I had admired the Pink Planet my whole life. Read about it, talked about it, dreamed about it. It was June’s moon. I thought if I belonged anywhere, it was here. The terrain rumbled through my body as I drove up and down the silty crags, one after the other, and around rusted-out landers and satellites and probes. The rover slid into a valley, its wheels spinning as they hit the ground, and silt-covered shapes rose up all around me. Some were discernible—the flat broken wing of a shuttle, the popped dome of an abandoned mobile habitation unit. Others weren’t, and specters seemed to rise from their shapes. The steep-angled roof of my aunt’s house. Inquiry’s tall, pointed rocket. My uncle’s high hospital bed. The sharp slope of James’s bare shoulder.
I blinked tears as I swerved away from the shapes, kept driving, on and on, until my body felt shattered. I hadn’t set my position before I left the station and now numbers on the navigation controls jumped haphazardly around the screen.
67889.0009 00032.0000 7860.0023
21450.0001 12569.5900
00007.0000 45000.9865
10050.0090 90401.0526
I had thought I was headed toward the satellite station—it was due north from the Gateway. Now I wasn’t so sure. A series of plateau-like ridges blocked out the sun ahead. I braked, tried to get my bearings, turned. I drove for a while, second-guessed myself, and turned again. I felt a flutter of panic. I’d been driving for a long time, too long. The rovers didn’t keep more than a few hours of charge at a time. Ten minutes later lights flashed on the dashboard, and the rover rolled to a stop.

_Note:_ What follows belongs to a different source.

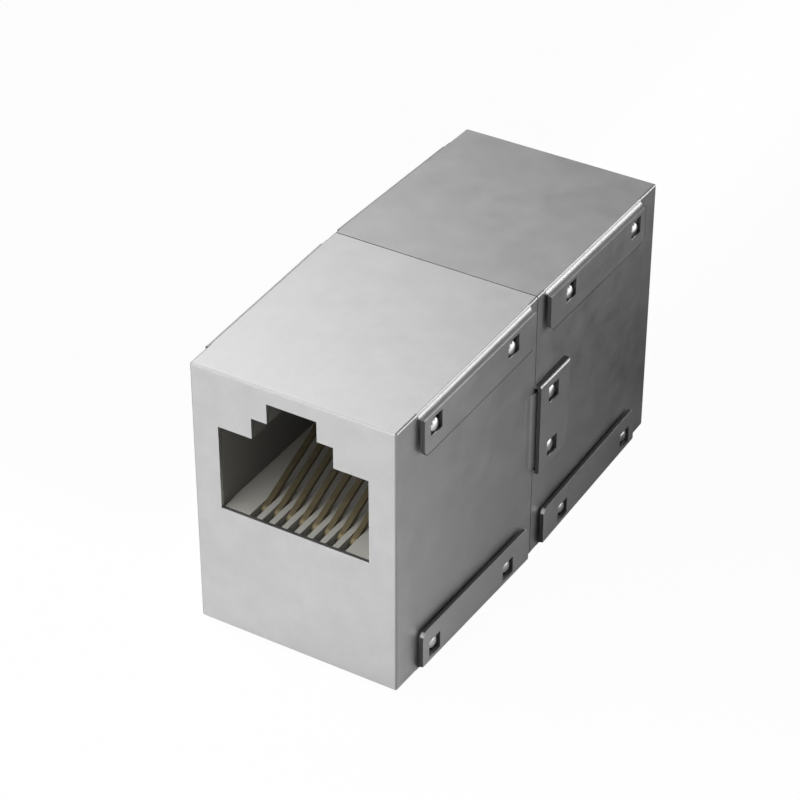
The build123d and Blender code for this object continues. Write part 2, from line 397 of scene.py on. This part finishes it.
class Generator(Graph):
    """A Geometry Nodes tree whose sizes are named inputs."""

    def __init__(self, name):
        super().__init__(bpy.data.node_groups.new(name, "GeometryNodeTree"))
        for way in ("INPUT", "OUTPUT"):
            self.tree.interface.new_socket(
                "Geometry", in_out=way, socket_type="NodeSocketGeometry"
            )
        self.identifiers = {}

    def given(self, name, kind):
        """Add a named input."""
        made = self.tree.interface.new_socket(name, in_out="INPUT", socket_type=kind)
        self.identifiers[name] = made.identifier

    def close(self, geometry, material):
        """End the tree: real geometry, shaded smooth, in one material."""
        real = self.node("GeometryNodeRealizeInstances", {}, {"Geometry": geometry})("Geometry")
        smooth = self.node("GeometryNodeSetShadeSmooth", {}, {"Geometry": real})("Geometry")
        values = {"Geometry": smooth, "Material": material}
        painted = self.node("GeometryNodeSetMaterial", {}, values)("Geometry")
        self.node("NodeGroupOutput", {}, {"Geometry": painted})

    def grown(self, name, places, values):
        """Plain mesh object that the tree makes from one point at each place, in millimetres."""
        seeds = bpy.data.meshes.new(name)
        seeds.from_pydata([Vector(place) * MM for place in places], [], [])
        obj = bpy.data.objects.new(name, seeds)
        bpy.context.scene.collection.objects.link(obj)
        modifier = obj.modifiers.new(name, "NODES")
        modifier.node_group = self.tree
        for key, value in values.items():
            modifier[self.identifiers[key]] = value
        evaluated = obj.evaluated_get(bpy.context.evaluated_depsgraph_get())
        made = bpy.data.meshes.new_from_object(evaluated)
        obj.modifiers.remove(modifier)
        obj.data = made
        return obj


def dome_generator():
    """A flattened dome at every point, turned away from the middle of the coupler."""
    made = Generator("domes")
    for name in ("Radius", "Height", "Root"):
        made.given(name, "NodeSocketFloat")
    inside = made.node("NodeGroupInput", {}, {})
    round_sizes = {"Segments": 32, "Rings": 24, "Radius": 1.0}
    ball = made.node("GeometryNodeMeshUVSphere", {}, round_sizes)("Mesh")
    sizes = {"X": inside("Radius"), "Y": inside("Radius"), "Z": inside("Height")}
    scale = made.node("ShaderNodeCombineXYZ", {}, sizes)("Vector")
    egg = made.node("GeometryNodeTransform", {}, {"Geometry": ball, "Scale": scale})("Geometry")
    where = made.node("GeometryNodeInputPosition", {}, {})("Position")
    here = made.node("ShaderNodeSeparateXYZ", {}, {"Vector": where})
    level = here("Z").at_least(0.0 - inside("Root"))
    cut_off = {"X": here("X"), "Y": here("Y"), "Z": level}
    flat = made.node("ShaderNodeCombineXYZ", {}, cut_off)("Vector")
    moved = {"Geometry": egg, "Position": flat}
    dome = made.node("GeometryNodeSetPosition", {}, moved)("Geometry")
    outwards = made.node("ShaderNodeCombineXYZ", {}, {"X": here("X")})("Vector")
    aim = {"Vector": outwards}
    turn = made.node("FunctionNodeAlignRotationToVector", {"axis": "Z"}, aim)("Rotation")
    values = {"Points": inside("Geometry"), "Instance": dome, "Rotation": turn}
    placed = made.node("GeometryNodeInstanceOnPoints", {}, values)("Instances")
    made.close(placed, pressed_nickel())
    return made


# Places and sizes in millimetres: radius and height of each dome, and how far its root goes in.
DIMPLE_SHIFT = 0.2
TONGUE_FACE = 8.34
TONGUE_DIMPLE_ALONG = 1.82
TONGUE_DIMPLE_RISE = 2.35
DOME_ROOT = 0.1
PANEL_DOME = (0.62, 0.52)
TONGUE_DOME = (0.6, 0.352)

domes = dome_generator()
panel_places = []
for place in WINDOW_PLACES:
    beside = END_HALF_WIDTH + SIDE_FLARE * (1 - place / HALF_LENGTH)
    above = MID_HEIGHT - HEIGHT_FLARE / HALF_LENGTH * place - WINDOW_DROP - DIMPLE_SHIFT
    for side in (-1, 1):
        panel_places.append((side * beside, -place, MID_HEIGHT + above))
        panel_places.append((side * beside, -place, MID_HEIGHT - above))
tongue_places = []
for rise in (-TONGUE_DIMPLE_RISE, TONGUE_DIMPLE_RISE):
    tongue_places.append((TONGUE_FACE, TONGUE_DIMPLE_ALONG, MID_HEIGHT + rise))
for half, turned in (("front", 1), ("rear", -1)):
    for kind, places, (radius, height) in (
        ("panel", panel_places, PANEL_DOME),
        ("tongue", tongue_places, TONGUE_DOME),
    ):
        turned_places = [(turned * x, turned * y, z) for x, y, z in places]
        sizes = {"Radius": radius * MM, "Height": height * MM, "Root": DOME_ROOT * MM}
        dimples = domes.grown(f"{half}_{kind}_dimples", turned_places, sizes)
        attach(dimples, "root")

# Studio
# A white table and a camera at the photograph's angle, with five soft lamps.
AZIMUTH = math.radians(31.08)
ELEVATION = math.radians(34.91)
CAMERA_PLACE = Vector((81.68, -140.16, 123.95)) * MM
FOCAL_LENGTH = 123.76
LAMP_TARGET = Vector((0.0, 0.0, 11.0)) * MM
TABLE_HALF_SIZE = 3.0
TABLE_HEIGHT = -0.01 * MM

back = Vector(
    (
        math.sin(AZIMUTH) * math.cos(ELEVATION),
        -math.cos(AZIMUTH) * math.cos(ELEVATION),
        math.sin(ELEVATION),
    )
)
camera = bpy.data.objects.new("camera", bpy.data.cameras.new("camera"))
camera.data.lens = FOCAL_LENGTH
camera.data.sensor_width = 36.0
camera.data.clip_start = 0.01
camera.data.clip_end = 20.0
camera.location = CAMERA_PLACE
camera.rotation_euler = (-back).to_track_quat("-Z", "Y").to_euler()
bpy.context.scene.collection.objects.link(camera)
bpy.context.scene.camera = camera
bpy.context.scene.view_settings.view_transform = "Standard"


def softbox(name, direction, distance, width, height, watts):
    """Area lamp that looks at the middle of the coupler from a direction."""
    lamp = bpy.data.objects.new(name, bpy.data.lights.new(name, "AREA"))
    lamp.data.shape = "RECTANGLE"
    lamp.data.size = width
    lamp.data.size_y = height
    lamp.data.energy = watts
    aim = Vector(direction).normalized()
    lamp.location = LAMP_TARGET + aim * distance
    lamp.rotation_euler = aim.to_track_quat("Z", "Y").to_euler()
    lamp.visible_camera = False
    bpy.context.scene.collection.objects.link(lamp)


# The numbers are the direction, the distance, width and height in metres, and the power.
softbox("key_lamp", (-0.5, -0.72, 0.72), 0.55, 1.0, 0.9, 5.7)
softbox("front_lamp", (0.15, -0.95, 0.3), 0.5, 0.5, 0.3, 0.45)
softbox("top_lamp", (-0.59, 0.405, 0.85), 0.4, 0.27, 0.26, 0.435)
softbox("rim_lamp", (0.62, 0.7, 0.14), 0.4, 0.35, 0.1, 0.32)
softbox("side_lamp", (0.95, 0.15, 0.25), 0.4, 0.2, 0.3, 0.24)

floor_mesh = bpy.data.meshes.new("table_top")
shape = bmesh.new()
bmesh.ops.create_grid(shape, x_segments=1, y_segments=1, size=TABLE_HALF_SIZE)
shape.to_mesh(floor_mesh)
shape.free()
for corner in floor_mesh.vertices:
    corner.co.z = TABLE_HEIGHT
table_top = bpy.data.objects.new("table_top", floor_mesh)
bpy.context.scene.collection.objects.link(table_top)


def white_table():
    """White board in shade round the coupler; camera and far reflections see plain white."""
    finish = Finish("white_table")
    _, (x, y, _) = finish.place()
    rays = finish.node("ShaderNodeLightPath", {}, {})
    # The shade begins under the coupler, grows to the rear at the right, and is lighter at
    # the left.
    right_shade = ((x + 6.0) / 12.0).clamped() * ((y + 24.0) / 49.0).clamped()
    left_shade = ((-12.0 - x) / 8.0).clamped() * ((y + 16.0) / 8.0).clamped()
    shade = (right_shade + 0.7 * left_shade).clamped()

    # Beyond 42 mm at the right the metal mirrors the white background.
    far = ((x - 42.0) / 20.0).clamped()
    paint = finish.between(shade, grey(0.8), grey(0.05))
    board = finish.node("ShaderNodeBsdfDiffuse", {}, {"Color": paint})("BSDF")
    glow = {"Color": grey(1.0), "Strength": 1.0}
    white = finish.node("ShaderNodeEmission", {}, glow)("Emission")
    seen = rays("Is Camera Ray") * 0.97 + rays("Is Glossy Ray") * far
    mixed = finish.node("ShaderNodeMixShader", {}, {0: seen, 1: board, 2: white})("Shader")
    finish.node("ShaderNodeOutputMaterial", {}, {"Surface": mixed})
    return finish.material


dress(table_top, white_table())

world = bpy.data.worlds.new("studio_air")
world.use_nodes = True
bpy.context.scene.world = world

# The camera sees white air, and a dim grey reaches the coupler.
air = Graph(world.node_tree)
to_camera = air.node("ShaderNodeLightPath", {}, {})("Is Camera Ray")
dim = air.node("ShaderNodeBackground", {}, {"Color": grey(0.16)})("Background")
bright = air.node("ShaderNodeBackground", {}, {"Color": grey(1.0)})("Background")
air_light = air.node("ShaderNodeMixShader", {}, {0: to_camera, 1: dim, 2: bright})("Shader")
air.node("ShaderNodeOutputWorld", {}, {"Surface": air_light})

I found the controls for the solar charger and deployed the panels, but nothing happened. I pressed the button again and there was a grinding sound, and then silence. A fiery heat rose in my body; I grabbed the steering wheel, laid my burning forehead against it, and screamed.
The interior of the rover cooled. My breath fogged the windows and obscured the ridges of silt surrounding me. I pulled my helmet on, and my gloves, grabbed a tool kit, and depressurized the rover. Outside, the pink haze had thinned. I climbed on top of the rover and stood; I could see for a long way and there was nothing. No structure, no solar field, no beacon or cable relay. My breath was loud and singular inside my helmet. I was entirely alone.

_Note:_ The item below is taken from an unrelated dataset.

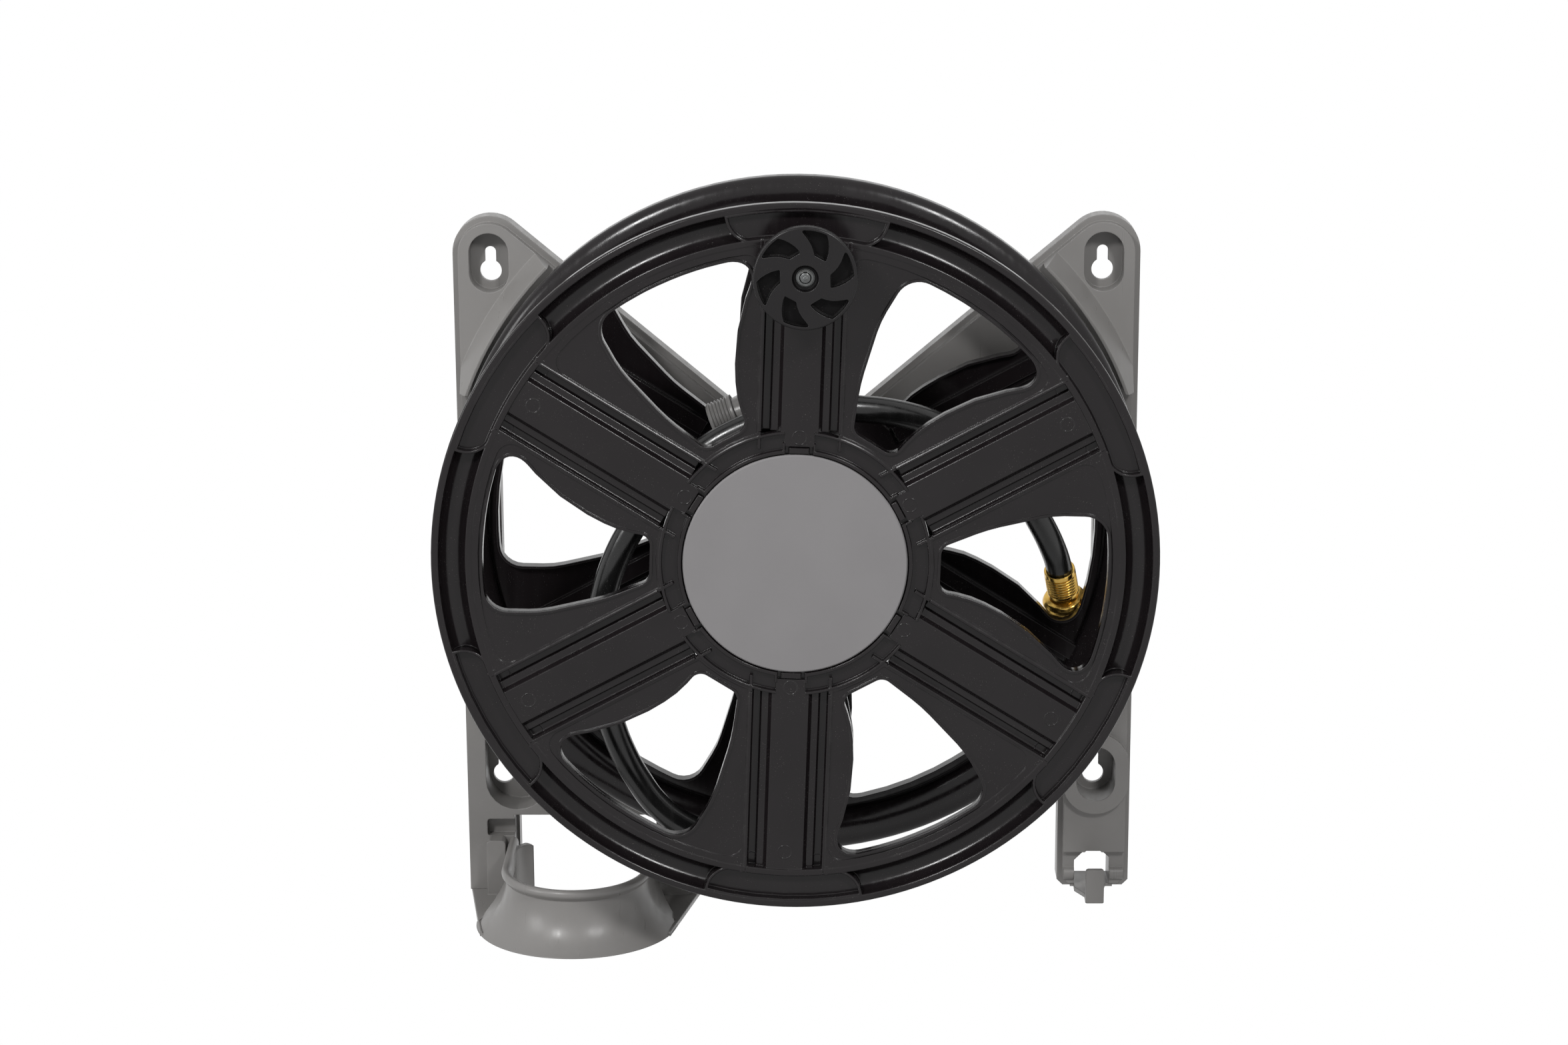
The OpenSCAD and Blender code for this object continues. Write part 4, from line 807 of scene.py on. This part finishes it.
bmesh.ops.delete(knob, geom=[face for face in knob.faces if in_face(face)], context="FACES")
put(knob, cup(swirl, 4.2, 0.6, 1.6), [about_axis(spoke_step * k) for k in range(spokes)])
mouths = [edge for edge in knob.edges if edge.is_boundary and in_face(edge)]
bmesh.ops.triangle_fill(knob, use_beauty=True, use_dissolve=False, edges=mouths)
knob_place = (knob_spot[0] * MM, -0.210, knob_spot[1] * MM)
at_knob = Matrix.Translation(knob_place) @ Matrix.Diagonal((MM, MM, MM, 1))
bmesh.ops.transform(knob, matrix=at_knob, verts=knob.verts)
knob_wheel = as_piece(knob, "crank_knob_wheel", ["crank_knob"])

# %% Knob finishes
knob_wheel.data.materials[0] = knob_plastic
# The second finish is the pockets' darker black, which paints the shade inside them.
knob_wheel.data.materials.append(pocket_shade_plastic)
# Pocket faces lie within this radius, and between these two planes across the axis.
pocket_r, pocket_front, pocket_back = 30.5 * MM, -0.2097, -0.2035
for face in knob_wheel.data.polygons:
    off_axis = math.hypot(face.center.x - knob_place[0], face.center.z - knob_place[2])
    if off_axis < pocket_r and pocket_front < face.center.y < pocket_back:
        face.material_index = 1
print("matt faces:", sum(face.material_index for face in knob_wheel.data.polygons))

# %% [markdown]
# ## The knob's screw
# The screw that holds the knob has a flanged head with a six-lobed socket. The head is spun
# from one section. A small lobed plate in its middle stands for the socket, because a real hole
# of that size would hardly show.

# %% Knob screw
screw = spun([
    (0.01, 37, 0), (2.4, 36, 0), (2.4, 4.4, 0), (5.3, 4.4, 0), (5.3, 3.8, 0.3), (3.6, 3.6, 0.3),
    (3.3, 2.4, 0.8), (2, 2, 0.4), (0.01, 1.95, 0),
], steps=48)
lobe = [(*polar(1.7 if k % 2 == 0 else 0.9, 30 * k), 0.25) for k in range(12)]
put(screw, plate(lobe, 1.7, 0.5, 0.15))
bmesh.ops.transform(screw, matrix=at_knob, verts=screw.verts)
as_piece(screw, "knob_screw_head", ["knob_screw"])

# %% [markdown]
# ## The brass hose ends
# A crimped ferrule is a thin brass tube that is squeezed into rings round the hose. The nut that
# follows it has a round shoulder, a narrow knurled band for the fingers and a plain skirt. All
# of them are turned parts, so each is one section that is spun, and then laid along the hose.

# %% Ferrules
def laid_along(point, direction):
    """Moves a turned part, drawn along +y in millimetres, on to a line in space."""
    facing = Vector(direction).normalized().to_track_quat("Y", "Z").to_matrix().to_4x4()
    return Matrix.Translation(point) @ facing @ Matrix.Diagonal((MM, MM, MM, 1))


def ferrule(length, rings, lip):
    """A crimped tube: a plain lip, round rings, and a plain end."""
    bore, groove, crest = 8.8, 9.4, 10.55
    section = [(bore, 0, 0), (10.3, 0, 0.3), (crest, lip, 0.5), (groove, lip + 0.5, 0.2)]
    step = (length - lip - 3.4) / rings
    for k in range(rings):
        start = lip + 0.5 + k * step
        section += [(crest, start + step * 0.30, 0.35), (crest, start + step * 0.66, 0.35)]
        section += [(groove, start + step, 0.2)]
    section += [(crest, length - 2.5, 0.4), (crest, length - 0.4, 0.4)]
    section += [(9.9, length, 0.2), (bore, length, 0)]
    return spun(section, steps=72)


end_length, turned_sharp = 20, 40
hose_way = (route[-1] - route[-2]).normalized()
bm = ferrule(end_length, 6, 3.4)
at_end = laid_along(route[-1] - hose_way * (end_length * MM), hose_way)
bmesh.ops.transform(bm, matrix=at_end, verts=bm.verts)
end_ferrule = as_piece(bm, "end_ferrule_rings", ["end_ferrule"], turned_sharp)
inlet_way = (route[1] - route[0]).normalized()
bm = ferrule(13, 3, 2.5)
bmesh.ops.transform(bm, matrix=laid_along(route[0], inlet_way), verts=bm.verts)
inlet_ferrule = as_piece(bm, "inlet_ferrule_rings", ["inlet_ferrule"], turned_sharp)
hose_tail = smooth_copy("hose_tail")

# %% [markdown]
# ## The swivel nut
# The nut turns freely on the hose's tail. Its knurl could be a bump map, but the teeth show in
# the outline, so one small plate is put round the band 72 times.

# %% Swivel nut
teeth = 72
nut = spun([
    (8.1, 2.8, 0), (10.4, 2.8, 0.6), (13.4, 3.6, 2), (14.9, 6.2, 2.2), (14.9, 8.8, 1),
    (13.9, 9.8, 0.3), (14.6, 10.4, 0.3), (14.6, 13.4, 0.3), (13.9, 13.8, 0.4), (13.8, 21.4, 0.5),
    (13, 21.4, 0), (13, 7.7, 0), (8.1, 7.7, 0),
], steps=96)
tooth = plate([(14.3, -0.3, 0), (14.9, -0.16, 0.1), (14.9, 0.16, 0.1), (14.3, 0.3, 0)], 10.5, 2.8)
put(nut, tooth, [about_axis(360 / teeth * k) for k in range(teeth)])
bmesh.ops.transform(nut, matrix=laid_along(route[-1], hose_way), verts=nut.verts)
swivel_nut = as_piece(nut, "swivel_nut_knurled", ["swivel_nut"], turned_sharp)

# %% [markdown]
# ## The hose
# The real hose can be laid in many ways, and it is only drawn in one. It is a free cord of a
# fixed length, with its brass fittings on it.

# %% [markdown]
# ## The white room
# The reel hangs on its wall well above a plain pale floor. The floor fades to white away from
# the reel. The sky is white where the camera, a reflection or a clear part sees it, and a darker
# grey where it only lights the reel. Three soft lamps model the forms.

# %% Rays that see the white
def background_rays(tree):
    """1 for a ray from the camera, a reflection or a clear part, and 0 for any other."""
    path = tree.nodes.new("ShaderNodeLightPath")
    seen = maths(tree, "MAXIMUM", path.outputs["Is Camera Ray"], path.outputs["Is Glossy Ray"])
    return maths(tree, "MAXIMUM", seen.outputs[0], path.outputs["Is Transmission Ray"])


def mix_shaders(tree, factor, first, second, output):
    both = tree.nodes.new("ShaderNodeMixShader")
    for socket, source in enumerate((factor, first, second)):
        wire(tree, source, 0, both, socket)
    wire(tree, both, 0, tree.nodes[output], 0)


# %% [markdown]
# ## The floor
# The floor is one big square, well below the reel. A shadow catcher would depend on the render
# engine's settings, so the floor's own material fades to white with the distance instead.

# %% Floor
floor_level, floor_reach = -1.1, 12
bm = bmesh.new()
bmesh.ops.create_grid(
    bm, x_segments=1, y_segments=1, size=floor_reach,
    matrix=Matrix.Translation((0, 0, floor_level)),
)
floor_mesh = bpy.data.meshes.new("floor")
bm.to_mesh(floor_mesh)
bm.free()
floor = bpy.data.objects.new("floor", floor_mesh)
bpy.context.scene.collection.objects.link(floor)
print("floor is", floor_level, "m below the drum's axis")

# %% Finish of the floor
pale_floor = bpy.data.materials.new("pale_floor")
pale_floor.use_nodes = True
tree = pale_floor.node_tree
ground = tree.nodes["Principled BSDF"]
ground.inputs["Base Color"].default_value = (0.86, 0.86, 0.86, 1)
ground.inputs["Roughness"].default_value = 0.9
white = tree.nodes.new("ShaderNodeEmission")
white.inputs["Color"].default_value = (1, 1, 1, 1)
where = tree.nodes.new("ShaderNodeTexCoord")
reach = tree.nodes.new("ShaderNodeVectorMath")
reach.operation = "LENGTH"
wire(tree, where, "Object", reach, 0)
fade = ramp(tree, reach, "Value", low=1.3, high=1.9)
faded = maths(tree, "MULTIPLY", fade.outputs[0], background_rays(tree).outputs[0])
mix_shaders(tree, faded, ground, white, "Material Output")
floor_mesh.materials.append(pale_floor)
print("floor fades to white")

# %% [markdown]
# ## The sky
# The world gives an even, dim light, as a white room would. A picture of a studio could light
# the reel too, but a plain colour needs no file and leaves no strange shapes in the plating.

# %% Sky
world = bpy.data.worlds.new("studio")
bpy.context.scene.world = world
world.use_nodes = True
tree = world.node_tree
sky = tree.nodes["Background"]
sky.inputs["Color"].default_value = (0.33, 0.33, 0.33, 1)
backdrop = tree.nodes.new("ShaderNodeBackground")
backdrop.inputs["Color"].default_value = (1, 1, 1, 1)
mix_shaders(tree, background_rays(tree), sky, backdrop, "World Output")
print("sky is ready")

# %% [markdown]
# ## The lamps
# Two lamps stand in front, to the left and right, and a larger, weaker one lights the side.
# Sun lamps would be simpler, but rectangles give the soft highlights of a studio.

# %% Lamps
def soft_lamp(name, place, size, power):
    """A rectangular lamp that is aimed at the middle of the drum."""
    lamp = bpy.data.lights.new(name, "AREA")
    lamp.shape = "RECTANGLE"
    lamp.size, lamp.size_y = size
    lamp.energy = power
    holder = bpy.data.objects.new(name, lamp)
    facing = (-Vector(place)).to_track_quat("-Z", "Y").to_matrix().to_4x4()
    holder.matrix_world = Matrix.Translation(place) @ facing
    bpy.context.scene.collection.objects.link(holder)
    return holder


lamps = [
    soft_lamp("left_lamp", (-0.95, -1.6, 1.35), size=(0.3, 0.34), power=20),
    soft_lamp("right_lamp", (0.85, -1.6, 1.35), size=(0.3, 0.34), power=16.5),
    soft_lamp("side_lamp", (-1.6, -0.9, 0.5), size=(0.4, 0.7), power=8),
]
bpy.context.scene.view_settings.view_transform = "Standard"
print("lamps:", [lamp.name for lamp in lamps])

It took me more than six hours to fix the solar deploy mechanism. It was an almost impossible job to do alone, and the sun was intense. Tools kept slipping out of my gloves. By the time I was finished only an hour of sunlight remained in the day. I got only a partial charge on the rover, three, four hours max—which meant I wouldn’t have heat for at least four hours of the night.